De retour à l'hôtel, c'est un bilan très positif qui se dessine pour la dernière née de la gamme Tracer. Parfaitement équilibrée et dotée d'un look qui veut attirer une clientèle plus jeune, mais surtout plus nombreuse, Baby Tracer n'oublie surtout pas d'être tout à fait conforme à ses valeurs déjà assumées en 2016, mais aujourd'hui sublimées. A savoir être une machine simple, facile à rouler dans toutes les conditions, confortable pour enchaîner les kilomètres et très joueuse pour ne jamais s'ennuyer. Mission accomplie sur tous ces points, la prestation de la nouveauté m'ayant encore plus bluffé que sa première mouture.

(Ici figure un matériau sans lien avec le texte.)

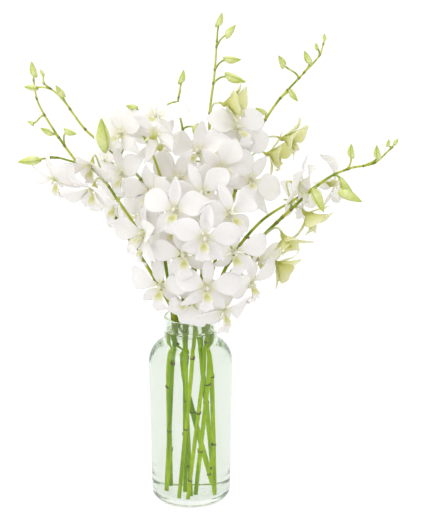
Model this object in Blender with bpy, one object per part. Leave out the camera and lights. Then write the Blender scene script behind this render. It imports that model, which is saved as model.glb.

Comme soulevé par l'un de mes confrères au soir de l'essai, c'est peut-être cette simplicité, cette sobriété au niveau de l'équipement (pas de traction control, ni de cartographies moteur, ni d'écran TFT...) qui pourrait freiner le succès de la Tracer. Mais si la machine se veut également urbaine et tout à fait dans l'air du temps, je me permets de penser qu'elle conserve à très juste titre cette simplicité technologique pour distiller d'authentiques sensations. Que ce soit virevoltant au milieu de ces micro-virages, restant scotché devant les fantastiques paysages traversés à son guidon ou la regardant se tenir au bord d'une route, tout à fait dans son élément, je n'ai pas eu l'impression d'une moto au rabais. Plutôt une machine certes bardée de plastique et au look très moderne, mais tournée vers les routes, la vie au grand air et toutes ces joies simples que distille une motocyclette.
Baby Tracer a donc grandi, pour le mieux. Et au bon prix, puisque pour moins de 9'500 francs, le Monde et l'horizon n'ont jamais semblé aussi accessibles.